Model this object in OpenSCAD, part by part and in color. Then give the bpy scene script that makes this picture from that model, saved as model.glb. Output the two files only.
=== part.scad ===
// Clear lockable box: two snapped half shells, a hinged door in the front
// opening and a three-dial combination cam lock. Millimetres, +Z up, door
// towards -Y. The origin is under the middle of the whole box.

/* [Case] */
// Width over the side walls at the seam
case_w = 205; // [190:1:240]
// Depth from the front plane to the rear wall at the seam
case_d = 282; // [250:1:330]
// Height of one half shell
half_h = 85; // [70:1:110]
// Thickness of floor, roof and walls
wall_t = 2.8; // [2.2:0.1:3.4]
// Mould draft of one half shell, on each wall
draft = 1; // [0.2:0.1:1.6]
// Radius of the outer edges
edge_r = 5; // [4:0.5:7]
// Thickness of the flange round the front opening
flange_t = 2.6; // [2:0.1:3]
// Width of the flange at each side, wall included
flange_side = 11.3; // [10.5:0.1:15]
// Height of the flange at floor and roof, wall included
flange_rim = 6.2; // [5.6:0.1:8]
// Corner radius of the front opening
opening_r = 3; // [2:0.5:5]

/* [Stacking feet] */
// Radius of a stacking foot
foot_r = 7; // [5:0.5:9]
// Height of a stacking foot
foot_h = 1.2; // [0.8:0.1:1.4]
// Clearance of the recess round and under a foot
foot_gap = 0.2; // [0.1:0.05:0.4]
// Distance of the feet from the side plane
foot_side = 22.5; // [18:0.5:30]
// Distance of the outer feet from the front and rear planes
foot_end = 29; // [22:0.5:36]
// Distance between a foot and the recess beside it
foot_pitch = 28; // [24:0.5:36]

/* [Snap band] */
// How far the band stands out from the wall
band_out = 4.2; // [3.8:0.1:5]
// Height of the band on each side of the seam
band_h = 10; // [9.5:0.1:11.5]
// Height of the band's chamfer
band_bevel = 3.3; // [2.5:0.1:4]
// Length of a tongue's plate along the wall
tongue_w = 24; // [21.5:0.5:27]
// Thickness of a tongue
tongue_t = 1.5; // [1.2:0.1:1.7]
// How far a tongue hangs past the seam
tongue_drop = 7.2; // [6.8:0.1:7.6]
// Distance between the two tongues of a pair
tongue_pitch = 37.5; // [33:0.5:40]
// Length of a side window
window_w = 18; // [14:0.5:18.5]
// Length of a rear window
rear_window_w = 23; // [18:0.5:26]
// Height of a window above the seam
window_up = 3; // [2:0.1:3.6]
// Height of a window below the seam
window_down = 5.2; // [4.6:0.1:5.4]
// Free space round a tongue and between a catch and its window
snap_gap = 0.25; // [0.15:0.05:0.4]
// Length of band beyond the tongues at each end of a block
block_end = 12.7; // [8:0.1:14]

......

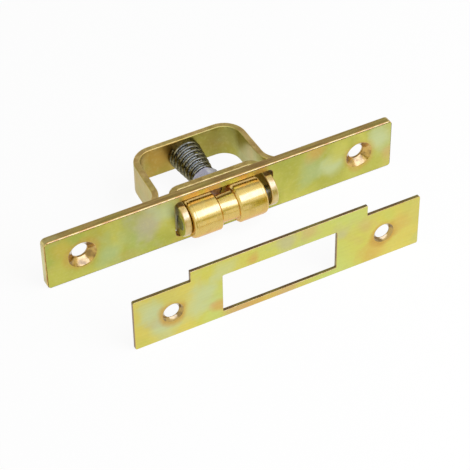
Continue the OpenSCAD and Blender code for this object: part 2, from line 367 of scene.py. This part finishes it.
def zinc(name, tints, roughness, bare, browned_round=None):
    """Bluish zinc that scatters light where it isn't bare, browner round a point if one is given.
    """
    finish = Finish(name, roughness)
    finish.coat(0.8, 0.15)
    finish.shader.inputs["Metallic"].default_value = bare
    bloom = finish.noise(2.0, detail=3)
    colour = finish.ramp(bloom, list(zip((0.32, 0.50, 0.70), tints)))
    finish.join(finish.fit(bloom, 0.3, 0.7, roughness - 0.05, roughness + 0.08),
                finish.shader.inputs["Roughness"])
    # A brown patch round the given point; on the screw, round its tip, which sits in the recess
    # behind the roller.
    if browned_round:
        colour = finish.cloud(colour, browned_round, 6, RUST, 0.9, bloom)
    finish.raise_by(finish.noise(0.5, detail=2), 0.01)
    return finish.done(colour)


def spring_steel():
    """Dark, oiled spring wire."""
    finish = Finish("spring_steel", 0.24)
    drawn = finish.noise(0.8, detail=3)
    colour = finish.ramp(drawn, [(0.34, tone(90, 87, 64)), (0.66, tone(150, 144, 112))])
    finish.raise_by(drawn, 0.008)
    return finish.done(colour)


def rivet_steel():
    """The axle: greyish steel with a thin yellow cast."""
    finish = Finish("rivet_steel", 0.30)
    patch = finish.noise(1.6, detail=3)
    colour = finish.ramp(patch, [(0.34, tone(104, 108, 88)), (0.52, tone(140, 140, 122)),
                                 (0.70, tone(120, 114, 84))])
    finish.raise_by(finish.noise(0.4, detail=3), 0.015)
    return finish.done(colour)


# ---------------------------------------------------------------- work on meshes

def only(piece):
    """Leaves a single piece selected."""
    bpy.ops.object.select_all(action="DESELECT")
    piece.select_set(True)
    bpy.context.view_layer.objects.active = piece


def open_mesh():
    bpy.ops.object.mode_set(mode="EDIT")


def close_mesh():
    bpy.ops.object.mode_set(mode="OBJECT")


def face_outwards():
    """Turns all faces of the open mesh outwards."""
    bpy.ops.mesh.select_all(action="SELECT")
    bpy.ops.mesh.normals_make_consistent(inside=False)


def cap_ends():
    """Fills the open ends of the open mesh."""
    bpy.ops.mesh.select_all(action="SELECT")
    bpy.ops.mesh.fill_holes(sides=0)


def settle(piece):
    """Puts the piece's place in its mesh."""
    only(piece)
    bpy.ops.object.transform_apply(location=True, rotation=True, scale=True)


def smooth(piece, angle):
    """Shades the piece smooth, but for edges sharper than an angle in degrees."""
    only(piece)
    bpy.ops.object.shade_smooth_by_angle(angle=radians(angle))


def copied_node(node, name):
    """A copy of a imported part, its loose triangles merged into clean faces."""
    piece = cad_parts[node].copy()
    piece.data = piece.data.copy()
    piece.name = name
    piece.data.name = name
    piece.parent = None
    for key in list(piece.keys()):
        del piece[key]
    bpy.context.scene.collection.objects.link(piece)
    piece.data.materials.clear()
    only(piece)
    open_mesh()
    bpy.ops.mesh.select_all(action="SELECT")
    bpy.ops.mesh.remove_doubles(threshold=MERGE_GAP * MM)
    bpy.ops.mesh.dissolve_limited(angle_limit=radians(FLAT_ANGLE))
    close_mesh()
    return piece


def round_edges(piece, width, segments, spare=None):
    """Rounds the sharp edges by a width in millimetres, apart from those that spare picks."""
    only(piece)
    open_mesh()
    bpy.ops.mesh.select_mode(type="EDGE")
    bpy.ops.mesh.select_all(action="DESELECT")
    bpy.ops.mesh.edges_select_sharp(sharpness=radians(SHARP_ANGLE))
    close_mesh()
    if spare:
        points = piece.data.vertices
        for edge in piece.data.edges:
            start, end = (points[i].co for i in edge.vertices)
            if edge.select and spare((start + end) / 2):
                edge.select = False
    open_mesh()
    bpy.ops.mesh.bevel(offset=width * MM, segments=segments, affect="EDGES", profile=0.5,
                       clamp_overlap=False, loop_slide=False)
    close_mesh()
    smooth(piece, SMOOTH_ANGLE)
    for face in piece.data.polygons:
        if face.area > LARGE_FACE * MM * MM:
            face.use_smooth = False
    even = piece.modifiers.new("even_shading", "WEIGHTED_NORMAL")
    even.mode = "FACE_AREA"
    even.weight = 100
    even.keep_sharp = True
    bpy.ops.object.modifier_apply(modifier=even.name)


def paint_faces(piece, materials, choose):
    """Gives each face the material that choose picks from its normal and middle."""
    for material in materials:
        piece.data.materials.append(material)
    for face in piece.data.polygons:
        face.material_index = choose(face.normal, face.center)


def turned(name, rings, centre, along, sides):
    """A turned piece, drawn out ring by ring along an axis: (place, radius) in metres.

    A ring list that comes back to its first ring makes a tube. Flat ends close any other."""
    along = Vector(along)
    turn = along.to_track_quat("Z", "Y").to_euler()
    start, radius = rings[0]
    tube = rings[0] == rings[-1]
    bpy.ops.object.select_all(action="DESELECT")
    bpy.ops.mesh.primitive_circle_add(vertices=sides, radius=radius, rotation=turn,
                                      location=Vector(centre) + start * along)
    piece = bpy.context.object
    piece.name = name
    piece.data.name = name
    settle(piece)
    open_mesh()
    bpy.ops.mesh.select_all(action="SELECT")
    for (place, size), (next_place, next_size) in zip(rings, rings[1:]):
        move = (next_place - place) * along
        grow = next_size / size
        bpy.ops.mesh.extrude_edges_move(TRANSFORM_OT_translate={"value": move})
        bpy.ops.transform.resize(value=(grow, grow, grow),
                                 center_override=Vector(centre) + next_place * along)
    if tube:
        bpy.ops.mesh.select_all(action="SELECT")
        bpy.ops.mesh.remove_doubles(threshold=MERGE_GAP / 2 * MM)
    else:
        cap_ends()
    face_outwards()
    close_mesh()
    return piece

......

→ Task objective
Begin at the line that has "Continue the OpenSCAD" in the entries above; stop after the line that has "bpy.ops.mesh.normals_make_consistent(inside=False)". Transcribe exactly those lines and no others.

→ Response for this exercise
Continue the OpenSCAD and Blender code for this object: part 2, from line 367 of scene.py. This part finishes it.
def zinc(name, tints, roughness, bare, browned_round=None):
    """Bluish zinc that scatters light where it isn't bare, browner round a point if one is given.
    """
    finish = Finish(name, roughness)
    finish.coat(0.8, 0.15)
    finish.shader.inputs["Metallic"].default_value = bare
    bloom = finish.noise(2.0, detail=3)
    colour = finish.ramp(bloom, list(zip((0.32, 0.50, 0.70), tints)))
    finish.join(finish.fit(bloom, 0.3, 0.7, roughness - 0.05, roughness + 0.08),
                finish.shader.inputs["Roughness"])
    # A brown patch round the given point; on the screw, round its tip, which sits in the recess
    # behind the roller.
    if browned_round:
        colour = finish.cloud(colour, browned_round, 6, RUST, 0.9, bloom)
    finish.raise_by(finish.noise(0.5, detail=2), 0.01)
    return finish.done(colour)


def spring_steel():
    """Dark, oiled spring wire."""
    finish = Finish("spring_steel", 0.24)
    drawn = finish.noise(0.8, detail=3)
    colour = finish.ramp(drawn, [(0.34, tone(90, 87, 64)), (0.66, tone(150, 144, 112))])
    finish.raise_by(drawn, 0.008)
    return finish.done(colour)


def rivet_steel():
    """The axle: greyish steel with a thin yellow cast."""
    finish = Finish("rivet_steel", 0.30)
    patch = finish.noise(1.6, detail=3)
    colour = finish.ramp(patch, [(0.34, tone(104, 108, 88)), (0.52, tone(140, 140, 122)),
                                 (0.70, tone(120, 114, 84))])
    finish.raise_by(finish.noise(0.4, detail=3), 0.015)
    return finish.done(colour)


# ---------------------------------------------------------------- work on meshes

def only(piece):
    """Leaves a single piece selected."""
    bpy.ops.object.select_all(action="DESELECT")
    piece.select_set(True)
    bpy.context.view_layer.objects.active = piece


def open_mesh():
    bpy.ops.object.mode_set(mode="EDIT")


def close_mesh():
    bpy.ops.object.mode_set(mode="OBJECT")


def face_outwards():
    """Turns all faces of the open mesh outwards."""
    bpy.ops.mesh.select_all(action="SELECT")
    bpy.ops.mesh.normals_make_consistent(inside=False)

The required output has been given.